Because the power to love is linked with learning, with the capacity to learn, the ability to learn, and the desire to learn, those cold-blooded rank creatures go the road of the Egghead-Intellectual Showoff. They haughtily pull vulgar rank over their fellow man, and woman, flaunting paper-milled PhD’s as proof of their superiority over the lowly “unschooled” soul.


That common “unlettered” individual uncommonly knows how to spell L-O-V-E. Even more, she in deed loves — with all of her heart and soul. He may not be an expert of those non-essential matters, but he’s an expert at the things that count in life.


It is true, and sadly so, that some people are born old. Dealing, either professionally or personally, in a sane manner, with those heartless specimens of humanity as they age, but never grew up, merits a Purple Heart.


The heart knows what a brain cannot begin to comprehend.


Blaise Pascal and I are on the same page on that one.

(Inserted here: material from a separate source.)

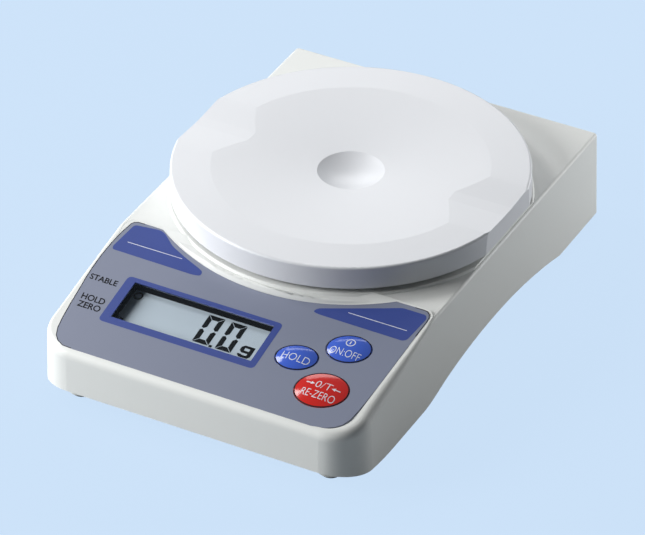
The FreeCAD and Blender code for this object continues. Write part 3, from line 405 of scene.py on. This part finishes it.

I’ve thus been able to enjoy:


Creating and crafting my Teapot Quilt, tending to my potager-garden, watching my rose bushes thrive, marveling at the yellowing of the lemons on my potted Meyer Lemon Tree, doing hand-laundry, organizing plans for The Holidays.


The Holidays shall be upon us very soon, in a very different way than I’d expected at the beginning of this year. I feel all the more blessed this autumn for being able to accept that reality because my love for my pets, and their love for me, have paved a merciful, warm, and wondrous pathway to my own door, a place called Home.


Last week, Dear Husband told me that during the night, I asked, in a loud voice, in my sleep:


“How will it read?”


He commiserated with me about how, even during my sleeping hours, the creative brain is at work.


I’d say —especially — during my sleeping hours, the creative brain is at work.


Or . . .


Let’s just say my Muse is always moving me somewhere along a learning curve!